►

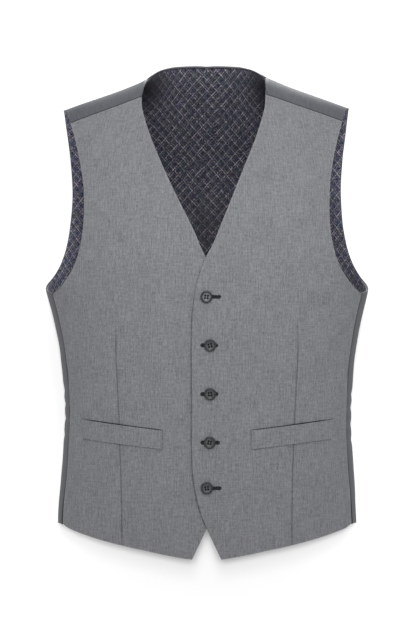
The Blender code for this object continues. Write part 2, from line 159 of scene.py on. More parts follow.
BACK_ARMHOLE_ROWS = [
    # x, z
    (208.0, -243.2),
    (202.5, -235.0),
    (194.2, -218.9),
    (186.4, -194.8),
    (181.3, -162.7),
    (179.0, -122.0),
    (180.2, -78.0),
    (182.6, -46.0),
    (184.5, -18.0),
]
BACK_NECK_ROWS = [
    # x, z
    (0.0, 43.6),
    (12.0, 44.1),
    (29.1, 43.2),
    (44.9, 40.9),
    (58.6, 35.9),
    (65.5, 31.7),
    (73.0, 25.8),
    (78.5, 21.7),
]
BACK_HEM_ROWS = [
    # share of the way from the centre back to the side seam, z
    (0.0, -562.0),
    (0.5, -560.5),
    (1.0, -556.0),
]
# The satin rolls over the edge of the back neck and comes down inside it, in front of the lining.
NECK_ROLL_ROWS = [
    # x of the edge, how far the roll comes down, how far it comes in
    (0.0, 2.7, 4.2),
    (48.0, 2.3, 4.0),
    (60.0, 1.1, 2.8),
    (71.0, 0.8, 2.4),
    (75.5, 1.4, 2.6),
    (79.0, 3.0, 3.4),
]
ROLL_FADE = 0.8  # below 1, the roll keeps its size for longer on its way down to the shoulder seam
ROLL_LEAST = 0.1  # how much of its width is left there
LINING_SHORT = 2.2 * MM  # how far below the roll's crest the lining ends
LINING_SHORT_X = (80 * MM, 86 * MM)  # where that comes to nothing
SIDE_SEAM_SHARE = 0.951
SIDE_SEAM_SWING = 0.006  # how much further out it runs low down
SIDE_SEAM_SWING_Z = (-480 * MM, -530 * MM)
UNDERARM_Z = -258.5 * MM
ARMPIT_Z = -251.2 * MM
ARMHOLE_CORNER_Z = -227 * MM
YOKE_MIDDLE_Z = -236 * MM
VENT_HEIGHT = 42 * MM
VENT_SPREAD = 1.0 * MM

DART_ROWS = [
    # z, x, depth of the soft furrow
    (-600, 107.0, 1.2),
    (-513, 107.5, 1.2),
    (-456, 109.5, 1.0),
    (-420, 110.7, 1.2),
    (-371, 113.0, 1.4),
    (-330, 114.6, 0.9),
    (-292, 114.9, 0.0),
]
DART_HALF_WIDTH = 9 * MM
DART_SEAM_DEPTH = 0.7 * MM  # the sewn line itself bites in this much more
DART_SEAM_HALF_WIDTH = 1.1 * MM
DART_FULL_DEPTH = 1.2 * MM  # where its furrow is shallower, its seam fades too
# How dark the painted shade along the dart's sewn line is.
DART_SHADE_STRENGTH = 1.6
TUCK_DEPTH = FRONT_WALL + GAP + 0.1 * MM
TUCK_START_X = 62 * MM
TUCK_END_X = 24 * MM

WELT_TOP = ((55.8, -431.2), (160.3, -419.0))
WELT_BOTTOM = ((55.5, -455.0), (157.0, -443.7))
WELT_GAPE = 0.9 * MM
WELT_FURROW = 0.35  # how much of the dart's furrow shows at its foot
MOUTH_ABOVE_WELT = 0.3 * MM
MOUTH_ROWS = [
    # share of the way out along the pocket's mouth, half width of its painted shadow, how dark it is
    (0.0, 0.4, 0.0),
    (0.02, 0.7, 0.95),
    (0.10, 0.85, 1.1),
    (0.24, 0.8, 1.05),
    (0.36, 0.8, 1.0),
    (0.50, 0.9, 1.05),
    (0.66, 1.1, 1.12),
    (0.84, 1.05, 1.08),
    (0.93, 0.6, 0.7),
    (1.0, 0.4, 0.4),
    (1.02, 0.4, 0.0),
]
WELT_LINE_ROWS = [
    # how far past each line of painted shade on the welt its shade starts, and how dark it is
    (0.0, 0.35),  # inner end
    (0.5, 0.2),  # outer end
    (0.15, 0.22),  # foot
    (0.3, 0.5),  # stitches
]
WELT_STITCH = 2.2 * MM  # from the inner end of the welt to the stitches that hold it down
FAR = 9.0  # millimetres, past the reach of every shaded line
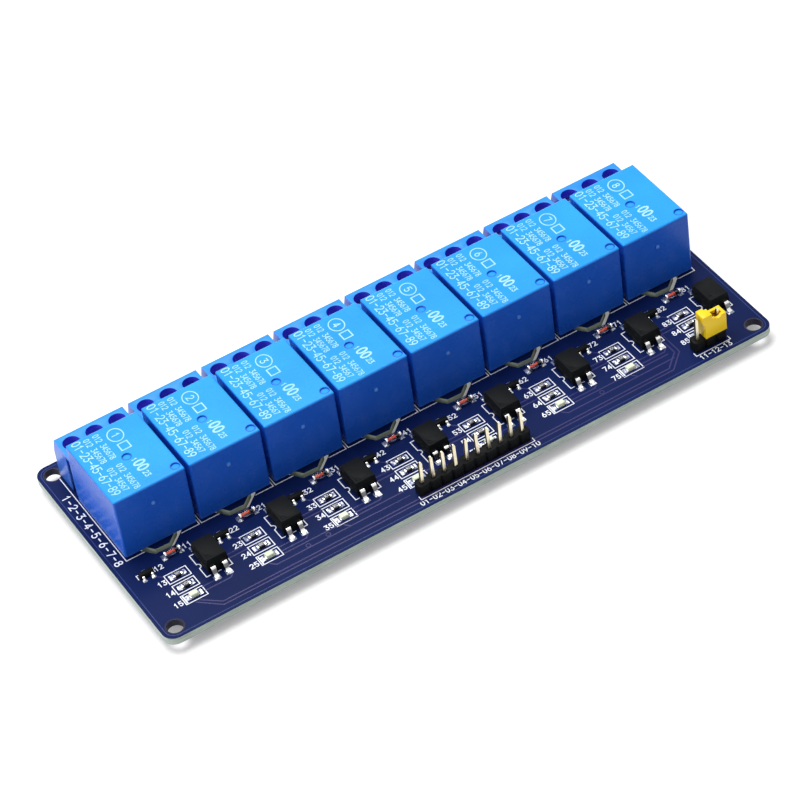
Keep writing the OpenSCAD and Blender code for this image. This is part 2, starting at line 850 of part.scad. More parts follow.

◄

> _Aim of the exercise_
Locate all lines in the listing above with the word "follow" and copy them.

> _Exercise solution_
The Blender code for this object continues. Write part 2, from line 159 of scene.py on. More parts follow.
Keep writing the OpenSCAD and Blender code for this image. This is part 2, starting at line 850 of part.scad. More parts follow.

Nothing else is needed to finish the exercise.